BASINA VE KAMUOYUNA
Türkiye Cumhuriyeti Ordusunun 27 Mayıs 2019’da Irak Kürdistan Federal Bölgesi kontrolünde olan Hakurk-Kandil ilçeleri çevresine yönelik başlattığı askeri harekât sürüyor.
Biz aşağıda imzası bulunan parti ve hareketler, öncelikle askeri harekâtı kınıyor ve derhal son vermeye çağırıyoruz. Ayrıca Türk devletinin en üst düzeyde resmi siyasi ve ekonomik ilişkilerde bulunduğu Kürdistan Bölgesi Yönetiminin topraklarına sürekli havadan ve karadan saldırı-operasyon ve yayılmacı işgal harekatı kabul edilemez.
Bugüne kadar adı “Çelik-Çekiç-Şafak-Güneş-Fırat Kalkanı…” vb. olan askeri harekatlar düzenlendi ama bunların hiç birisi hedeflenen sonuca varmadı. “Pençe harekâtı” da sorunları içeride ve dışarıda ağırlaştırmaktan başka bir çözüm üretmeyecek. Adını belirttiğimiz ve belirtmediğimiz onca askeri harekâtlar yapıldı, sonuç; bölgede Kürdsüz siyaset denklemi kurulamıyor.
Kürdistan’ın Güney’inde Federal devlet kurulmuş, Kürdistan’ın Güney Batısında ise federal yapı kurulmak üzere demek ki askeri siyaset çözüm üretmiyor! Tam da yeni barış-çözüm sürecinin tartışıldığı bir süreçte, askeri harekâtın başlatılması Türkiye’nin çözümü halen siyasette değil savaşta gördüğünü; Hakurk “Pençe” harekâtına yüklediği misyonla, barışçıl siyasal çözüm yerine halen askeri çözümü denediği görülür. Çünkü Hakurk harekâtında hedef Kandil ile sınırlı değil. Kürdistan parçaları arasında, özellikle Güneyi ile Güneybatı Kürdistan bölgeleri arasında ulaşımı kesmek; Kürdistan politikaları nedeniyle ABD’ye mesaj vermek ve Suriye’de elini güçlendirmek… hedefleri öne çıkıyor!

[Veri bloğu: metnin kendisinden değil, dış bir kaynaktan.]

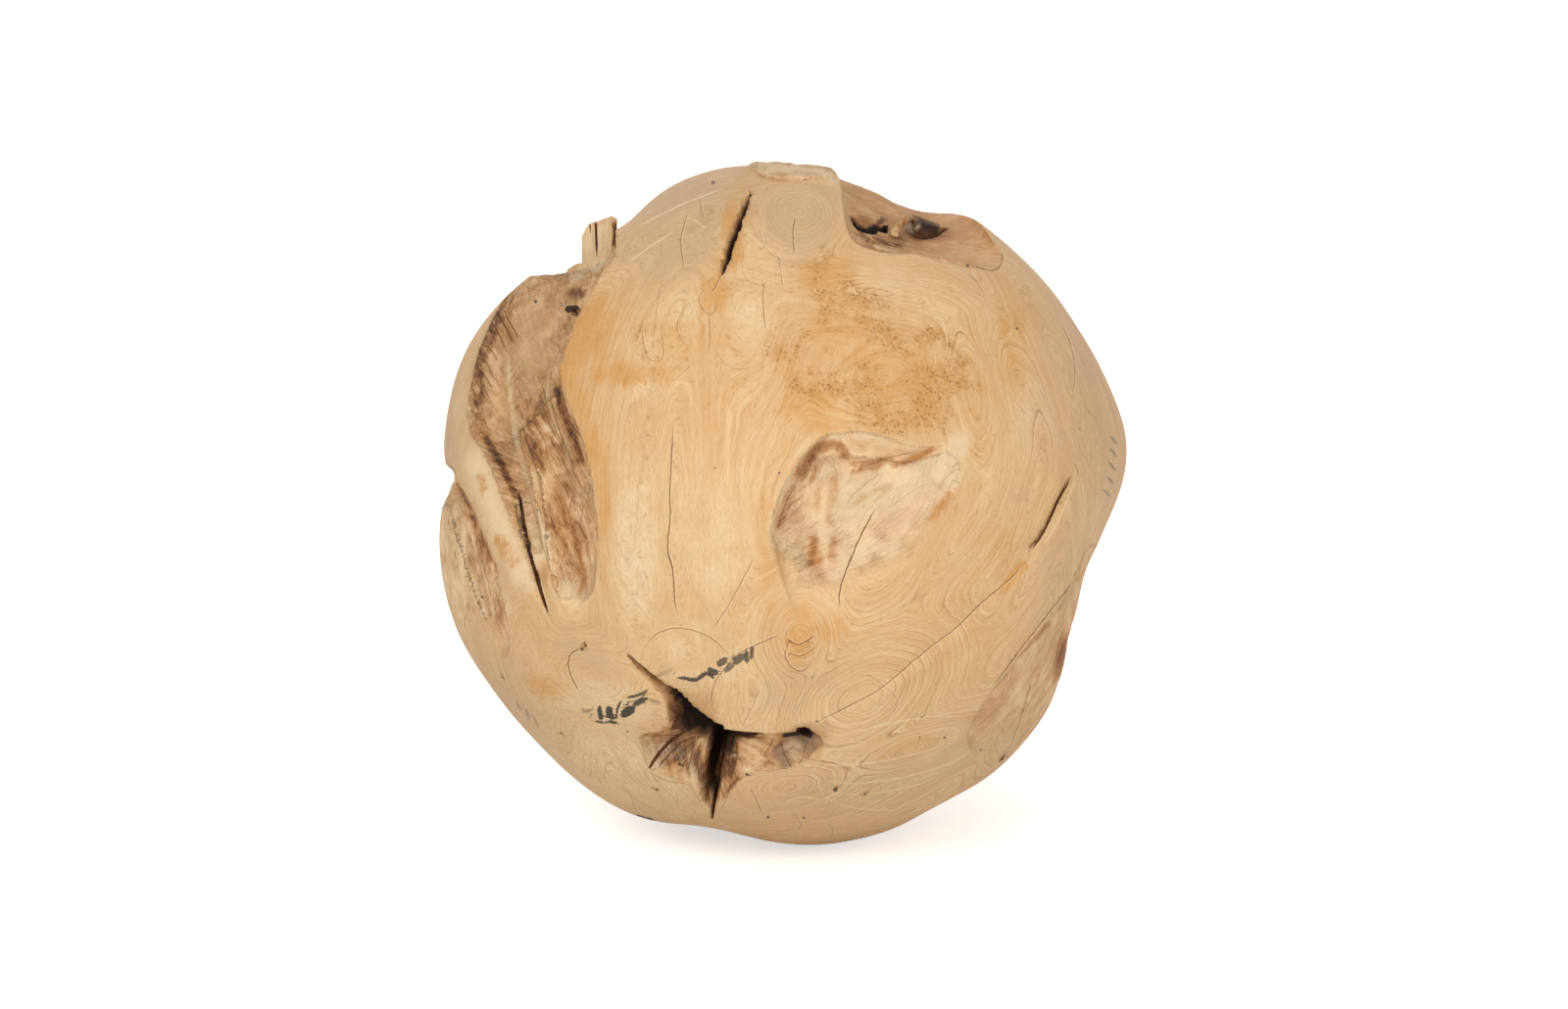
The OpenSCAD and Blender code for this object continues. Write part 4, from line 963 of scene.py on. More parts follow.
rustBands = [
    (3.0, 0.5, [(-10, 97.1), (0, 96.3), (14.3, 94.6)]),
    (4.6, 0.95, [(-83.4, -8.3), (-80.9, -12.9), (-77.1, -18.3)]),
    (2.4, 1.1, [(-88.6, 8.9), (-87.7, 6), (-86.9, 3.1)]),
    (5.5, 0.42, [(-69.1, 24.3), (-65.7, 4.3), (-61.1, -17.1)]),
    (2.6, 0.85, [(42.3, -5.4), (45.4, -0.6), (48.9, 4.3)]),
    (1.3, 0.6, [(35.7, 12.6), (40, 14.6), (44, 16.6)]),
    (2.4, 0.7, [(12.9, -1.4), (14.6, 4.3), (13.4, 8.6)]),
    (2.4, 0.6, [(6.3, 0.9), (10, -0.6), (14.9, 0)]),
    (4.0, 0.7, [(8, -10), (9.1, -15.1), (11.4, -17.1)]),
    (2.0, 0.35, [(19.4, -20), (28.6, -12.9), (40, -8.6)]),
    (1.2, 0.6, [(19.4, -1.4), (24.3, 2.9), (30, 5.7)]),
    (2.0, 0.6, [(-60, -12.9), (-58, -21.4), (-60, -27.7)]),
    (1.0, 0.6, [(-41.4, 51.4), (-42, 47.7)]),
    (0.9, 0.6, [(-38.9, 48.6), (-37.4, 44.3), (-36.3, 40.9)]),
    (1.2, 0.6, [(-29.4, 43.7), (-26.6, 46.6)]),
    (1.6, 0.6, [(-16.6, 46.6), (-13.7, 44.3), (-10, 46.6)]),
    (1.4, 0.6, [(-4.3, 50.6), (-1.4, 46.6)]), (1.2, 0.5, [(2.3, 43.7), (5.1, 42)]),
    (1.4, 0.6, [(-48.6, 40.9), (-45.7, 36.9), (-47.4, 33.4)]),
    (1.0, 0.6, [(-24, 52.9), (-22.3, 48.6)]), (1.2, 0.5, [(-6.9, 58.6), (-5.7, 52.9)]),
    (1.6, 0.5, [(11.4, 52.9), (14.3, 48.6)]),
    (1.2, 0.5, [(-57.1, 35.1), (-52.9, 37.4), (-49.1, 36.3)]),
    (1.5, 0.6, [(12.9, 61.4), (14.3, 57.1)]),
]
# where torn grain is streaked, and where it is calm
hatchBands = [
    (14.0, 0.75, valleyBed),
    (6.5, 1, [(-77.1, 62.3), (-82.3, 55.7), (-85.7, 49.4), (-88.3, 42), (-89.4, 34.3),
              (-89.4, 21.4)]),
    (3.5, 1, [(-88, 21.4), (-84.9, 16.3), (-82, 11.4), (-78.9, 4.3), (-75.7, -4.3)]),
    (4.5, 1, [(-68.6, 27.1), (-65.7, 12.9), (-62.9, -4.3), (-61.4, -18.6)]), (2.6, 1, bayBed),
    (4.0, 1, [(20.6, 79.7), (25.7, 75.7), (34.3, 75.1)]),
    (3.0, 0.9, [(-92, 2), (-89.1, -8.6), (-86, -18), (-83.7, -27.1), (-82.3, -35.7)]),
    (3.0, 1, [(-28.6, -68.6), (-24, -74.3), (-22.3, -84.3)]),
    (3.0, 1, [(-14.9, -67.7), (-16.6, -74.3), (-19.1, -82.9)]),
]
calmBands = [
    (11.0, 0.9, [(-71.4, 59.1), (-72.6, 55.7), (-73.4, 47.1), (-74, 37.1)]),
    (4.0, 0.6, [(-81.4, 40), (-81.4, 30), (-80, 21.4)]), (4.0, 0.7, [(-65.7, 61.4), (-60.6, 61.4)]),
    (10.0, 0.45, [(22.9, -12.9), (31.4, -2.9), (42.9, 7.1)]),
]
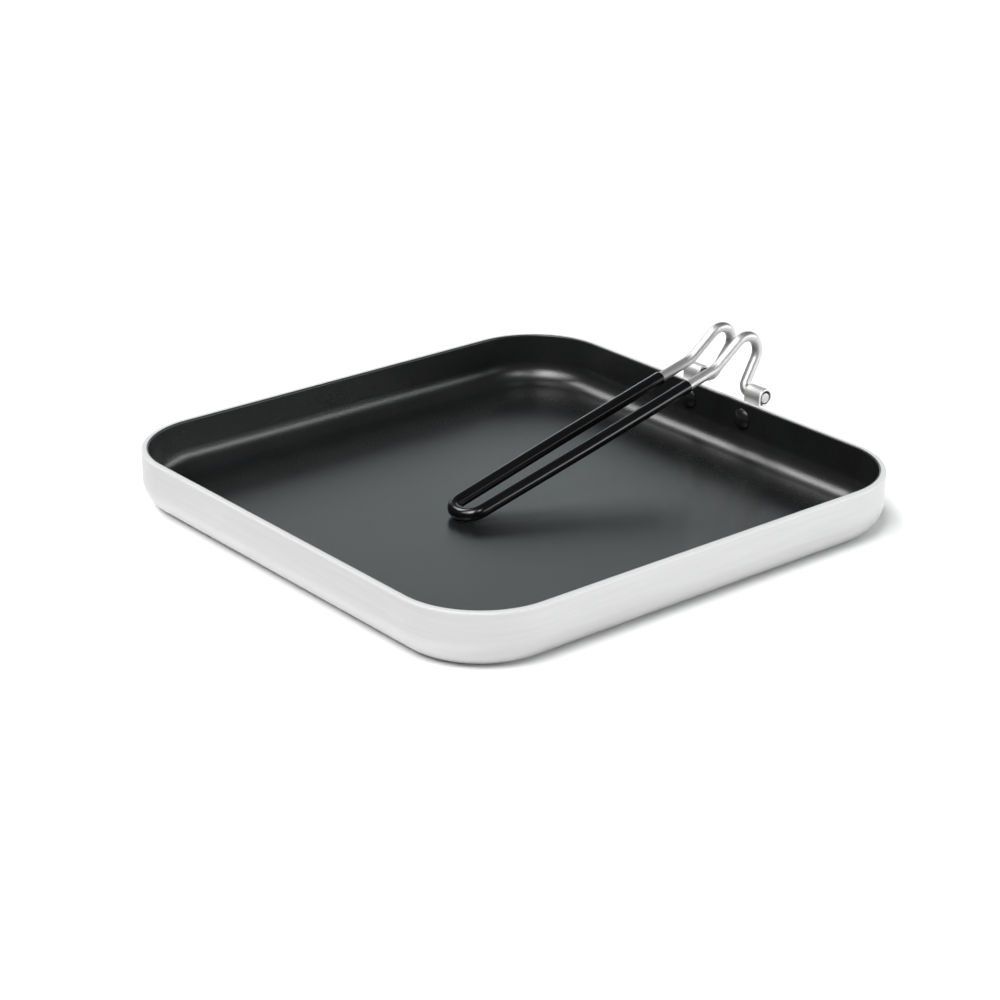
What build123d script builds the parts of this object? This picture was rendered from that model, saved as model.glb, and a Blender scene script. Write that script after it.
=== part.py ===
# Square egg pan with a folding wire handle
# Millimetres, Z up. The pan rests on Z = 0, centred on the Z axis.
# The handle is hinged outside the +Y wall and is drawn folded, its tip down on the pan floor.
import os
from math import cos, radians, sin

from build123d import *

# Pan shell, pressed from one plate
pan_side = 250.0
pan_height = 26.0
plate_thickness = 3.0
corner_radius = 39.3
rim_round = 0.7

# Non-stick layer on the inside, bonded to the shell
layer_thickness = 0.1

# Handle wire
wire_diameter = 4.8
grip_coat_thickness = 0.65
pin_clearance = 0.1
pin_end_chamfer = 0.4

# Handle shape in side view, measured back from the hinge axis and up from it
handle_reach = 157.3
knee_back = 15.9
knee_rise = 12.9
crest_out = 2.7
crest_rise = 26.6
shoulder_out = 12.7
shoulder_rise = 18.4
bare_wire_back = 32.4

# Half the distance between the two legs, at the tip and along the grip
tip_half_gap = 7.4
leg_half_gap = 8.3
taper_share = 0.46

# From the legs' centre lines at the hinge to the barrels
barrel_setback = 5.0

# Bend radii of the wire's centre line, the first and last as shares of the room that they have
tip_bend_share = 0.93
taper_bend = 90.0
knee_bend = 14.0
arch_bend = 8.0
pin_bend_share = 0.88

# Gap left under the tip when the handle lies folded
tip_clearance = 0.3

# Hinge bracket, a stamped strip with two rolled barrels
bracket_thickness = 1.5
bracket_half_width = 25.0
barrel_length = 9.8
hinge_above_rim = 2.6
bracket_bottom_below_rim = 12.6
bracket_top_below_rim = 1.9
bracket_corner = 4.0
tab_root_round = 2.0
curl_wrap = 300.0

# Rivets
rivet_spacing = 35.2
rivet_below_rim = 7.8
rivet_above_curve = 0.2
rivet_shank = 4.0
rivet_head = 10.0
rivet_head_rise = 2.4
rivet_tail = 7.0
rivet_tail_rise = 1.3
rivet_clearance = 0.05

# How far cutting tools run past what they cut
overrun = 5.0

# Places worked out from the sizes above
# The curve from wall to base ends just under the rivet heads
rivet_z = pan_height - rivet_below_rim
base_radius = rivet_z - rivet_head / 2 - rivet_above_curve
inner_side = pan_side - 2 * plate_thickness
inner_corner = corner_radius - plate_thickness
inner_base_radius = base_radius - plate_thickness
outer_wall_y = pan_side / 2
inner_wall_y = inner_side / 2
layer_top = pan_height - rim_round
layer_face_y = inner_wall_y - layer_thickness
floor_top = plate_thickness + layer_thickness

wire_radius = wire_diameter / 2
grip_radius = wire_radius + grip_coat_thickness
barrel_bore = wire_radius + pin_clearance
barrel_radius = barrel_bore + bracket_thickness
bracket_face_y = outer_wall_y + bracket_thickness
hinge_y = bracket_face_y + barrel_bore
hinge_z = pan_height + hinge_above_rim
barrel_start = bracket_half_width - barrel_length
hinge_half_gap = barrel_start - barrel_setback
tip_bend = tip_half_gap * tip_bend_share
pin_bend = barrel_setback * pin_bend_share


def tray(side, corner, bottom, top, bottom_radius):
    """Solid block of square plan with round corners and a round bottom edge."""
    plan = Plane.XY.offset(bottom) * RectangleRounded(side, side, corner)
    block = extrude(plan, top - bottom)
    return fillet(block.faces().sort_by(Axis.Z)[0].edges(), bottom_radius)


def rivet_places():
    """One place on the handle wall for each rivet, looking out along +Y."""
    return [Location((x, 0, rivet_z), (-90, 0, 0)) for x in (-rivet_spacing / 2, rivet_spacing / 2)]


def rivet_holes():
    """Cutters for the rivet shanks, through the layer, the wall and the bracket."""
    hole = Cylinder(rivet_shank / 2 + rivet_clearance, bracket_face_y + overrun,
                    align=(Align.CENTER, Align.CENTER, Align.MIN))
    return Compound([place * hole for place in rivet_places()])


def pan_body():
    outside = tray(pan_side, corner_radius, 0, pan_height, base_radius)
    cavity = tray(inner_side, inner_corner, plate_thickness, pan_height + overrun, inner_base_radius)
    shell = outside - cavity
    rim = shell.faces().sort_by(Axis.Z)[-1]
    return fillet(rim.edges(), rim_round) - rivet_holes()


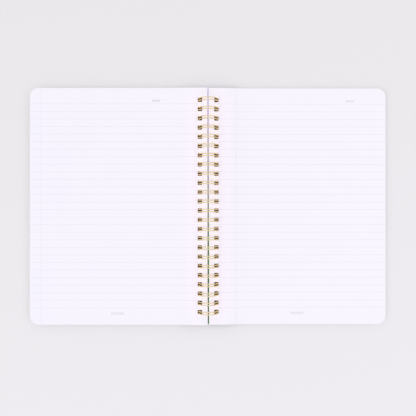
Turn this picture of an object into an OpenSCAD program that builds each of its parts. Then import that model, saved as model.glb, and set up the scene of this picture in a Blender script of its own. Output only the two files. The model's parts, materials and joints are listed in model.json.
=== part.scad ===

Eğer Hakurk-Kandil hattında sonuç elde edecek olursa Kürdistan’ın Güneybatısında da Fırat Doğusuna askeri harekât planı var. Bu hedeflerin hiçbirisinin gerçekleşmeyeceğini Türkiye kendi pratiğiyle biliyor ama zorlandığı çözüm sürecinde elini güçlendirmek veya “ya tutarsa” hesabıyla askeri çözümü bir daha deniyor. Türkiye siyasi iktidarına sesleniyoruz; Kürd/Kürdistan karşıtlığı üzerinden izlenen dış politikanın kendisini yalnızlaştırmaktan başka sonuç üretmediği yaşanmışlarla sabittir.
Dün Mısır’da Kürdçe yayın yapan radyonun kapatılmasını istemekten bugün Japonya’nın Kürdçe ders vermesine karşı çıkmaya; yılların müttefiki AB ve ABD ile ilişkileri germeye ve Kürdistan’ın diğer parçalarına yapılan sayısız askeri harekata varana kadar izlenen dış siyasetin çözüm getirmediği ortada.
İç politikada da, sonu gelmeyen siyasi-askeri operasyonlar ve Türk Siyaset kadrosunun Diyarbakır’da “Kürdistan var” deyip Ankara’da “Kürdistan demek bölücülüktür” demeleri bugüne kadar çözüm getirmedi! Kürt halkı Kürdistan’ın yanı sıra Türkiye’nin Batı metropollerinde de siyasetin anahtarı haline geldi.
Çözüm; savaşta değil, Kürdistan’ın Güney’i gibi Güneybatıyı da tanıyıp ilişkilenmekten geçiyor.
Çözüm, etrafına betondan duvar ve askerden canlı kalkan örmek değil. Türkiye’nin Güney ve Güneydoğu sınırlarını çevreleyen haritanın tercümesi; Güney ve Güneybatı Kürdistan’ın Türkiye’nin Ortadoğu’ya açılan kapısı olduğu gerçeğinden hareketle dostluk ve karşılıklı saygı temelinde siyasi ve ticari ilişkileri geliştirmektir Çözüm; Kürt meselesinde şiddetten uzak barışçıl demokratik siyasal çözümü zaman geçirmeden yeniden gündeme taşıyıp Kürt partileri ve siyaset kadrosuyla çözüm masasına yeniden dönmekten geçiyor.